Australian Prime Minister Turnbull, who delivered the opening keynote address to the Dialogue yesterday, set the stage for Mattis, anticipating the central thrust of the US defence secretary’s speech.

Just days earlier, Turnbull had met with US Senator John McCain, chairman of the powerful Senate Armed Services Committee, who, in an extraordinary speech in Sydney, heavily criticised Trump, but insisted the US was “counting on Australia and our other allies to stick with us.” In what amounted to a menacing threat, McCain declared: “No-one has ever got rich betting against America, my friends, and now is not a good time to start” (see: “Senator McCain solicits support in Australia for Trump’s removal”).

Taking his cue from McCain, Turnbull warned China over North Korea and called on the assembled government representatives to stand by US imperialism as the guarantor of regional stability. In a rather blunt criticism, he implied that China was seeking to bring Asia under its thrall through a present-day version of America’s Monroe Doctrine, which had brought Latin America under US domination in the nineteenth century.

Turnbull warned Beijing: “A coercive China would find its neighbours resenting demands they cede their autonomy and strategic space and looking to counterweight Beijing’s power by bolstering alliances and partnerships, between themselves and especially the United States.” He urged Beijing “to build trust and cooperation,” saying there was “no better or more urgent opportunity” than to “use its great leverage” to “curb the unlawful, reckless and dangerous conduct of North Korea.”

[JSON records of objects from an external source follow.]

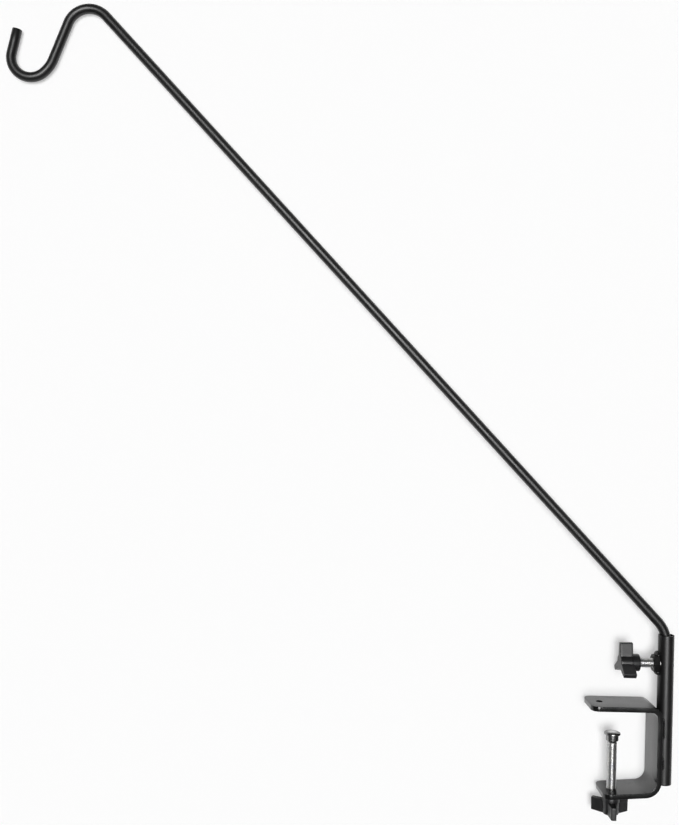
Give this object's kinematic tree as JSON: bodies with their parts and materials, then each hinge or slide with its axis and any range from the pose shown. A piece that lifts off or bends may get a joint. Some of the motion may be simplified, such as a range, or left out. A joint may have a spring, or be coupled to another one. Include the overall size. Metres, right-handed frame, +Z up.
{
  "type": "clamp-on deck hook",
  "caption": "Bent steel rod with an open hook end, standing in a tube on a screw clamp that grips a deck rail; knobs clamp the rail and lock the rod.",
  "frame": {"origin": "on the underside of the upper jaw, which rests on the rail, at the clamp screw's axis", "axes": "+Z up, +X from the mouth of the jaws to the tube that holds the rod, the rod and its hook lie in the XZ plane and reach toward -X"},
  "size_m": [0.696, 0.0404, 0.8152],
  "materials": {
    "black_powder_coat": "satin",
    "zinc_plated_steel": "satin",
    "black_plastic": "matt"
  },
  "bodies": {
    "clamp": {"clamp_strap": "black_powder_coat", "socket_tube": "black_powder_coat", "lock_nut": "black_powder_coat", "nut_weld_top": "black_powder_coat", "nut_weld_bottom": "black_powder_coat", "weld_upper_front": "black_powder_coat", "weld_upper_back": "black_powder_coat", "weld_lower_front": "black_powder_coat", "weld_lower_back": "black_powder_coat"},
    "hook": {"hook_rod": "black_powder_coat"},
    "lock_screw_body": {"lock_screw": "zinc_plated_steel"},
    "lock_knob_body": {"lock_knob": "black_plastic"},
    "pad_body": {"swivel_pad": "zinc_plated_steel"},
    "clamp_screw_body": {"clamp_screw": "zinc_plated_steel", "clamp_knob": "black_plastic"}
  },
  "joints": [
    {"name": "hook_swivel", "type": "hinge", "parent": "clamp", "child": "hook", "pos_m": [0.053, 0, 0], "axis": [0, 0, 1], "continuous": true},
    {"name": "lock_screw_travel", "type": "slide", "parent": "clamp", "child": "lock_screw_body", "axis": [-1, 0, 0], "range_m": [0, 0.0075]},
    {"name": "lock_knob_turn", "type": "hinge", "parent": "lock_screw_body", "child": "lock_knob_body", "pos_m": [0.01545, 0, 0.0455], "axis": [-1, 0, 0], "range_deg": [0, 1800]},
    {"name": "pad_travel", "type": "slide", "parent": "clamp", "child": "pad_body", "axis": [0, 0, 1], "range_m": [-0.0465, 0.00075]},
    {"name": "clamp_screw_turn", "type": "hinge", "parent": "pad_body", "child": "clamp_screw_body", "pos_m": [0, 0, -0.06], "axis": [0, 0, 1], "range_deg": [-11160, 180]}
  ],
  "couplings": [
    {"joint": "lock_knob_turn", "follows": "lock_screw_travel", "rad_per_m": 4188.8},
    {"joint": "clamp_screw_turn", "follows": "pad_travel", "rad_per_m": 4188.8}
  ]
}
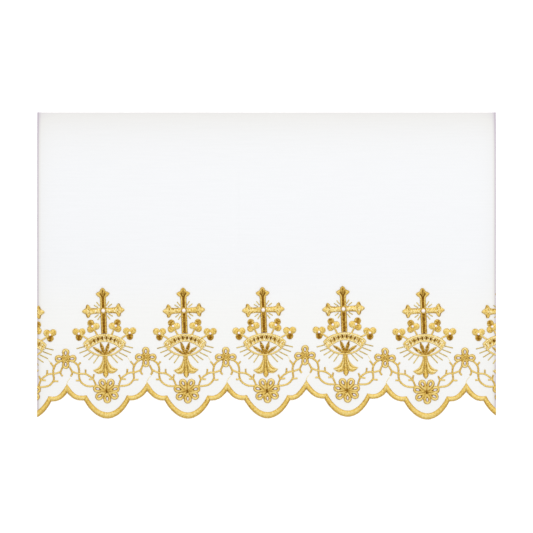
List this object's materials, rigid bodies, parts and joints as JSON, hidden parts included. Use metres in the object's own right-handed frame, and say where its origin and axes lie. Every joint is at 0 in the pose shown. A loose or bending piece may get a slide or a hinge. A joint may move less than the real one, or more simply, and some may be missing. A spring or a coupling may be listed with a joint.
{
  "type": "altar cloth",
  "caption": "Flat length of white altar cloth with a scalloped lower edge and a gold embroidered border of budded crosses, rosettes and vine links.",
  "frame": {"origin": "middle of the cloth's flat underside, at the centre of its length and of its depth", "axes": "+X along the embroidered border, +Y from the scalloped lower edge up to the straight top edge, +Z out of the embroidered face"},
  "size_m": [0.4186, 0.2805, 0.0035],
  "materials": {
    "white_cloth": "closely woven matte white polyester",
    "gold_thread": "lustrous gold rayon embroidery thread in satin stitch",
    "pearl": "white pearl-coated bead"
  },
  "bodies": {
    "root": {"arch_1": "gold_thread", "arch_2": "gold_thread", "arch_3": "gold_thread", "arch_4": "gold_thread", "arch_5": "gold_thread", "arch_left_a": "gold_thread", "arch_left_b": "gold_thread", "arch_right_a": "gold_thread", "arch_right_b": "gold_thread", "cloth": "white_cloth", "cross_1": "gold_thread", "cross_2": "gold_thread", "cross_3": "gold_thread", "cross_4": "gold_thread", "cross_5": "gold_thread", "cross_left": "gold_thread", "cross_right": "gold_thread", "foot_1": "gold_thread", "foot_2": "gold_thread", "foot_3": "gold_thread", "foot_4": "gold_thread", "foot_5": "gold_thread", "foot_left": "gold_thread", "foot_right": "gold_thread", "link_1": "gold_thread", "link_2": "gold_thread", "link_3": "gold_thread", "link_4": "gold_thread", "link_5": "gold_thread", "link_6": "gold_thread", "pearl_1": "pearl", "pearl_2": "pearl", "pearl_3": "pearl", "pearl_4": "pearl", "pearl_5": "pearl", "rosette_1": "gold_thread", "rosette_2": "gold_thread", "rosette_3": "gold_thread", "rosette_4": "gold_thread", "rosette_5": "gold_thread", "rosette_left_a": "gold_thread", "rosette_left_b": "gold_thread", "rosette_right_a": "gold_thread", "rosette_right_b": "gold_thread", "scallop_edging": "gold_thread"}
  },
  "joints": []
}
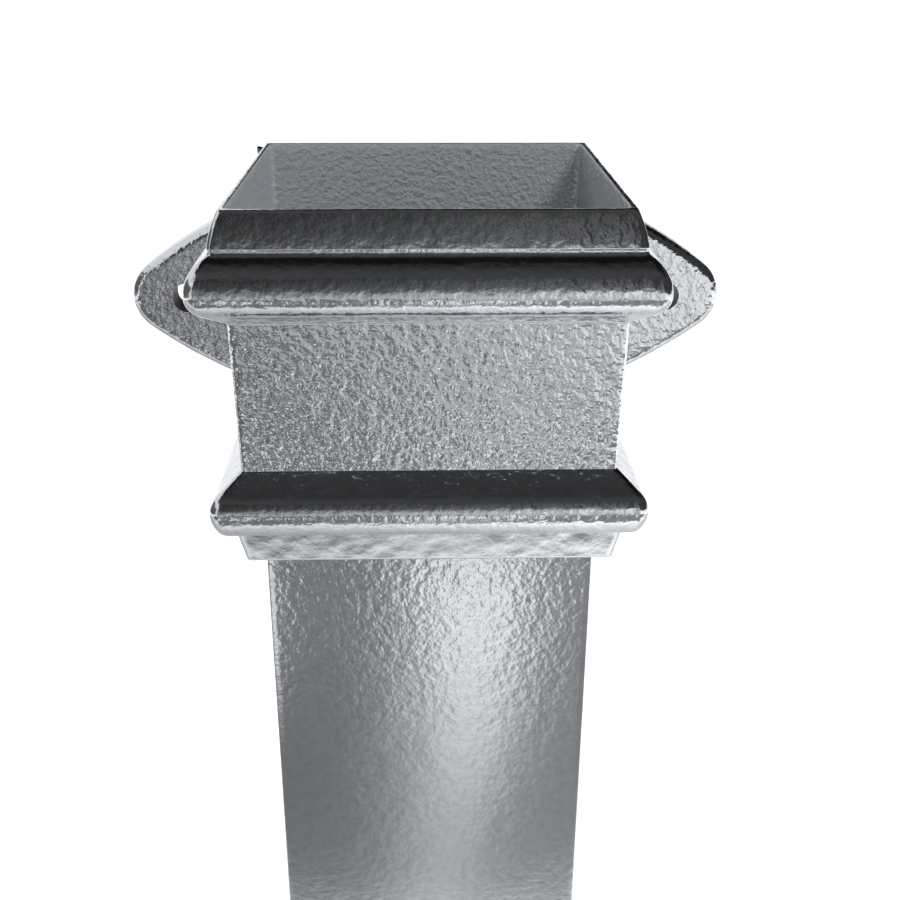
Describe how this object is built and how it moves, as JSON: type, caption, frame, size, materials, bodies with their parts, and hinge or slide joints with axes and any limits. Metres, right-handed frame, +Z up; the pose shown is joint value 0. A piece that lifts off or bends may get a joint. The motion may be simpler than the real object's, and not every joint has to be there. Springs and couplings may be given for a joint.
{
  "type": "square downpipe",
  "caption": "Square rainwater downpipe cast in one piece, with a moulded socket at the top, drilled fixing ears behind it and a plain spigot end.",
  "frame": {"origin": "midway between the ear holes, on the wall plane, which is the flat back of the ears and the socket", "axes": "+Z up the pipe towards the socket's rim, +X from ear to ear, +Y into the wall, so the moulded front faces -Y"},
  "size_m": [0.16, 0.0918, 0.684],
  "materials": {
    "casting": "glossy silver-grey metallic finish over a pebbled as-cast skin"
  },
  "bodies": {
    "root": {"downpipe": "casting"}
  },
  "joints": []
}
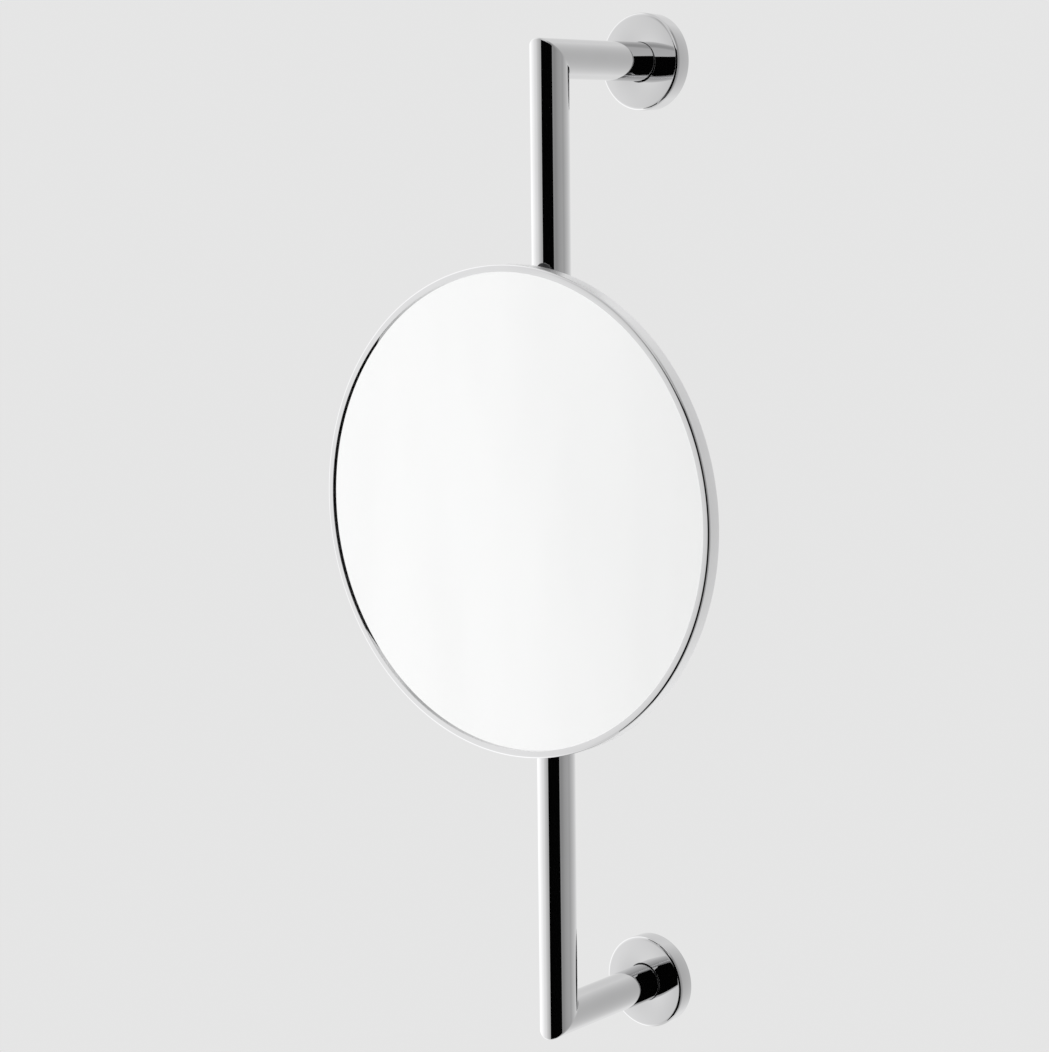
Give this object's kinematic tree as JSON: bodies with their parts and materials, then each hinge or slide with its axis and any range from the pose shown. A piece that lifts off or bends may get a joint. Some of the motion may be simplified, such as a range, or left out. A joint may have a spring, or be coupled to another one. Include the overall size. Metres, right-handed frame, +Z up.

Turnbull described as “disappointing” aspects of the Trump administration’s policies—its withdrawal from the Trans Pacific Partnership (TPP), which many Asian countries regarded as an economic boon, and more recently from the Paris Climate Change Agreement. However, he added, “We should take care not to rush to interpret an intent to engage on different terms as one not to engage at all.”

The Australian prime minister declared he was confident that “this administration and those that follow it” will recognise that US interests in the Indo-Pacific “demand more US engagement not less.”

McCain’s visit to Australia took place in the midst of a deep political crisis in Washington over foreign policy, reflected in the intensifying moves against the Trump administration over its alleged links to Russia. His message, reflected in Turnbull’s remarks, to look past the present Trump administration and “stick with us” was both an appeal and a warning.

The great danger is that the Trump administration will resort to military provocations and conflict as a means of not only bringing allies into line, but of trying to extricate itself from the worsening political morass over both domestic and foreign policy.